In this “land of the free” we are burned, tortured, and denied a fair trial, murdered for any imaginary wrong conceived in the brain of the negro-hating white man. There is no redress for us from a government which promised to protect all under its flag. It seems a mystery to me. They say, “One flag, one nation, one country indivisible.” Is this true? Can we say this truth fully, when one race is allowed to burn, hang, and inflict the most horrible torture weekly, monthly, on another? No, we cannot sing, “My country, ‘tis of thee, Sweet land of Liberty”! It is hollow mockery. The Southland laws are all on the side of the white, and they do just as they like to the negro, whether in the right or not….

All we ask for is “equal justice,” the same that is accorded to all other races who come to this country, of their free will (not forced to, as we were), and are allowed to enjoy every privilege, unrestricted, while we are denied what is rightfully our own in a country which the labor of our forefathers helped to make what it is.

…I read an article, which said the ex-Confederate Daughters had sent a petition to the managers of the local theatres in Tennessee to prohibit the performance of “Uncle Tom’s Cabin,” claiming it was exaggerated (that is, the treatment of the slaves), and would have a very bad effect on the children who might see the drama. [Taylor is referring to a protest by the United Daughters of the Confederacy against the Lexington (KY) Opera House’s production of Uncle Tom’s Cabin in January, 1902.] Do these Confederate Daughters ever send petitions to prohibit the atrocious lynchings and wholesale murdering and torture of the negro?

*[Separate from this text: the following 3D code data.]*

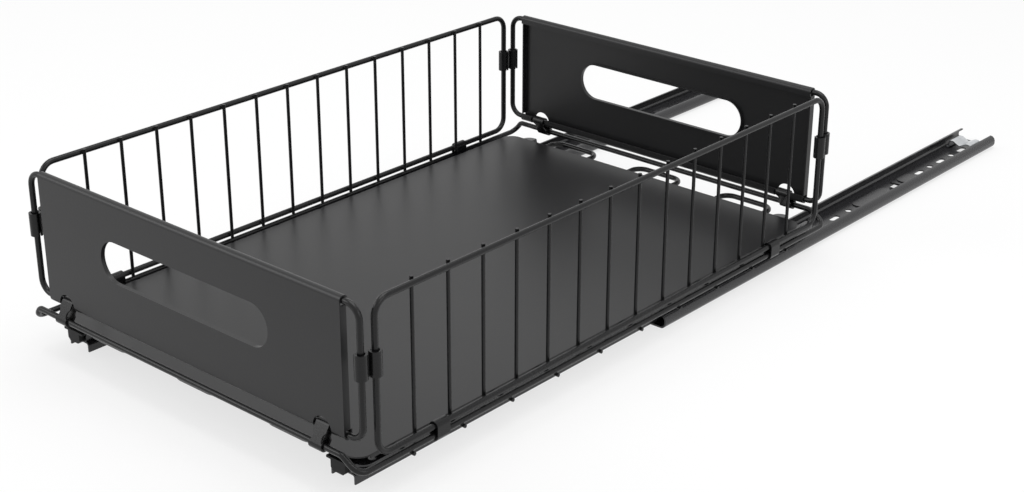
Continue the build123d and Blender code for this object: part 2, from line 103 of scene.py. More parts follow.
BEAD_SQUEEZE = 0.86  # how far the waist is drawn in
LOG = logging.getLogger("pull_out_basket")


class Side(Enum):
    """The two sides of the basket, seen from the front, by the sign of X."""

    LEFT = -1
    RIGHT = 1


class End(Enum):
    """The two ends of the basket, by the sign of Y from its middle."""

    FRONT = -1
    REAR = 1


# ---- Node and colour helpers -------------------------------------------------------------


def linear(hex_colour: str) -> tuple[float, float, float, float]:
    """Turn an sRGB hex colour into the linear values that shaders take.

    Args:
        hex_colour: Six hex digits with a leading #.

    Returns:
        Linear red, green, blue and an alpha of one.
    """
    channels = [int(hex_colour[i : i + 2], 16) / 255 for i in (1, 3, 5)]
    low, high = 0.04045, 2.4
    values = [c / 12.92 if c <= low else ((c + 0.055) / 1.055) ** high for c in channels]
    return values[0], values[1], values[2], 1.0


def add_node(
    tree: bpy.types.NodeTree,
    kind: str,
    settings: dict[str, object] | None = None,
    inputs: dict[str | int, object] | None = None,
) -> bpy.types.Node:
    """Add one shader node with its settings, input values and incoming links.

    Args:
        tree: Node tree that takes the node.
        kind: Blender's node type name.
        settings: Attributes of the node itself.
        inputs: Socket name or index to a value, or to the output socket linked to it.

    Returns:
        The new node.
    """
    node = tree.nodes.new(kind)
    for attribute, value in (settings or {}).items():
        setattr(node, attribute, value)
    for socket, value in (inputs or {}).items():
        if isinstance(value, bpy.types.NodeSocket):
            tree.links.new(value, node.inputs[socket])
        else:
            node.inputs[socket].default_value = value
    return node


def new_tree(name: str) -> tuple[bpy.types.Material, bpy.types.NodeTree]:
    """Make an empty node material.

    Args:
        name: Name of the material.

    Returns:
        The material and its cleared node tree.
    """
    material = bpy.data.materials.new(name)
    material.use_nodes = True
    material.node_tree.nodes.clear()
    return material, material.node_tree


# ---- Finishes ----------------------------------------------------------------------------


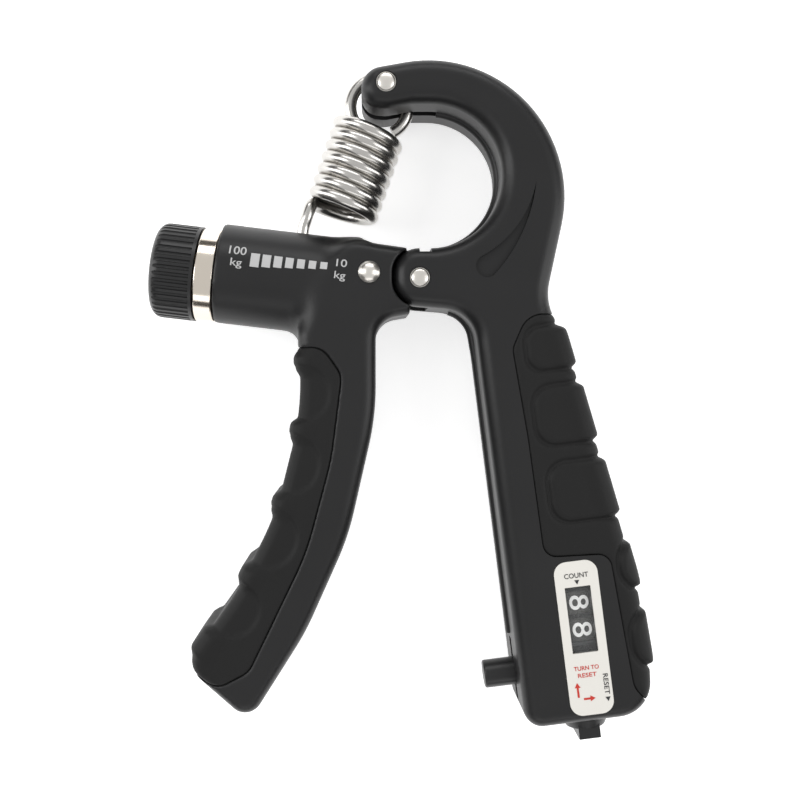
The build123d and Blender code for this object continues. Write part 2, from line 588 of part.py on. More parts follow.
lens = block(-WINDOW_WIDE / 2 + 0.05, WINDOW_WIDE / 2 - 0.05, -WINDOW_LONG / 2 + 0.05,
             WINDOW_LONG / 2 - 0.05, MID - WALL + 0.1, lens_top)
parts["window_lens"] = counter * lens
label = Pos(0, -LABEL_DOWN, MID - LABEL_SINK) * extrude(
    RectangleRounded(LABEL_WIDE, LABEL_LONG, 2.85), LABEL_T)
label -= block(-WINDOW_WIDE / 2, WINDOW_WIDE / 2, -WINDOW_LONG / 2, WINDOW_LONG / 2, 0, 20)
parts["counter_label"] = counter * label

# ---- Files -----------------------------------------------------------------------
for name, shape in parts.items():
    if isinstance(shape, (list, tuple)):
        shape = Compound(children=list(shape))
    export_step(shape, "parts/" + name + ".step")
    print(name)
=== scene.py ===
"""Finger exerciser: looks, camera and light over the CAD frame.

Lengths in the script are millimetres; MM turns them into metres where a mesh is made.
"""
import bmesh
import bpy
import numpy as np
from math import atan2, cos, pi, radians, sin, tan
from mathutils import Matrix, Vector
from mathutils.bvhtree import BVHTree


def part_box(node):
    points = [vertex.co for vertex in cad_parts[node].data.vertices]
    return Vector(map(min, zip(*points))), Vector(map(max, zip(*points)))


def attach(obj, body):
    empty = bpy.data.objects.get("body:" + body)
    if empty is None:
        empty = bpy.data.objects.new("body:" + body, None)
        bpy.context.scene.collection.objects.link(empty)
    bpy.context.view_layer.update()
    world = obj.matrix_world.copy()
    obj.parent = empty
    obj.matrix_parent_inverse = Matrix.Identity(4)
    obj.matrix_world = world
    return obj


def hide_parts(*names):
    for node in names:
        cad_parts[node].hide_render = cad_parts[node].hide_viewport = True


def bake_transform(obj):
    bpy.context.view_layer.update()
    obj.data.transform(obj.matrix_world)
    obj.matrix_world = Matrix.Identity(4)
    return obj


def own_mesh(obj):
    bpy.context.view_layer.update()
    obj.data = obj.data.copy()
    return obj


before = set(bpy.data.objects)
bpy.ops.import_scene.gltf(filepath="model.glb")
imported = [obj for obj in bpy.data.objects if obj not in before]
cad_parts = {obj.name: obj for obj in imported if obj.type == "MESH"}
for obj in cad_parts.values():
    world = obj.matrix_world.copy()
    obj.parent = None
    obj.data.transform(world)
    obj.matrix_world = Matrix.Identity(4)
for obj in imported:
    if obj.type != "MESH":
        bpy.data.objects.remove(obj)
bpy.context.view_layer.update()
scene = bpy.context.scene

# ---- Camera -----------------------------------------------------------------------------
# The camera looks straight down on the grip.  It stands close, so the walls that face the
# middle of the view show a little; the lens is shifted to place the grip in the frame.
camera_data = bpy.data.cameras.new("camera")
camera = bpy.data.objects.new("camera", camera_data)
scene.collection.objects.link(camera)
camera.location = (-0.01185, -0.0208, 0.248)
camera_data.lens = 45
camera_data.sensor_width = 36
camera_data.shift_x = 0.041
camera_data.shift_y = -0.0375
camera_data.clip_start = 0.01
scene.camera = camera
scene.view_settings.view_transform = "Standard"

# ---- Floor and light --------------------------------------------------------------------
# A white floor that glows a little, a dim white studio, and large soft lights that stand
# to the sides, so that the black faces stay dark and only their rounded edges catch light.
world = bpy.data.worlds.new("studio")
scene.world = world
world.use_nodes = True
world.node_tree.nodes["Background"].inputs["Color"].default_value = (1, 1, 1, 1)
world.node_tree.nodes["Background"].inputs["Strength"].default_value = 0.70

floor_half = 2.0
floor_mesh = bpy.data.meshes.new("floor")
floor_corners = [(-floor_half, -floor_half, 0), (floor_half, -floor_half, 0),
                 (floor_half, floor_half, 0), (-floor_half, floor_half, 0)]
floor_mesh.from_pydata(floor_corners, [], [(0, 1, 2, 3)])
floor = bpy.data.objects.new("floor", floor_mesh)
scene.collection.objects.link(floor)
floor.location = (0, 0, -0.0003)
floor_paint = bpy.data.materials.new("floor_paint")
floor_paint.use_nodes = True
floor_shader = floor_paint.node_tree.nodes["Principled BSDF"]
floor_shader.inputs["Base Color"].default_value = (0.92, 0.92, 0.92, 1)
floor_shader.inputs["Roughness"].default_value = 0.7
floor_shader.inputs["Emission Color"].default_value = (1, 1, 1, 1)
floor_shader.inputs["Emission Strength"].default_value = 0.62
floor_mesh.materials.append(floor_paint)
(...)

Do you ever hear of them fearing this would have a bad effect on the children? Which of these two, the drama or the present state of affairs, makes a degrading impression upon the minds of our young generation? In my opinion it is not “Uncle Tom’s Cabin,” but it should be the one that has caused the world to cry “Shame!” It does not seem as if our land is yet civilized.

…I know I shall not live to see the day, but it will come – the South will be like the North, and when it comes it will be prized higher than we prize the North to-day. God is just; when he created man he made him in his image, and never intended one should misuse the other. All men are born free and equal in his sight.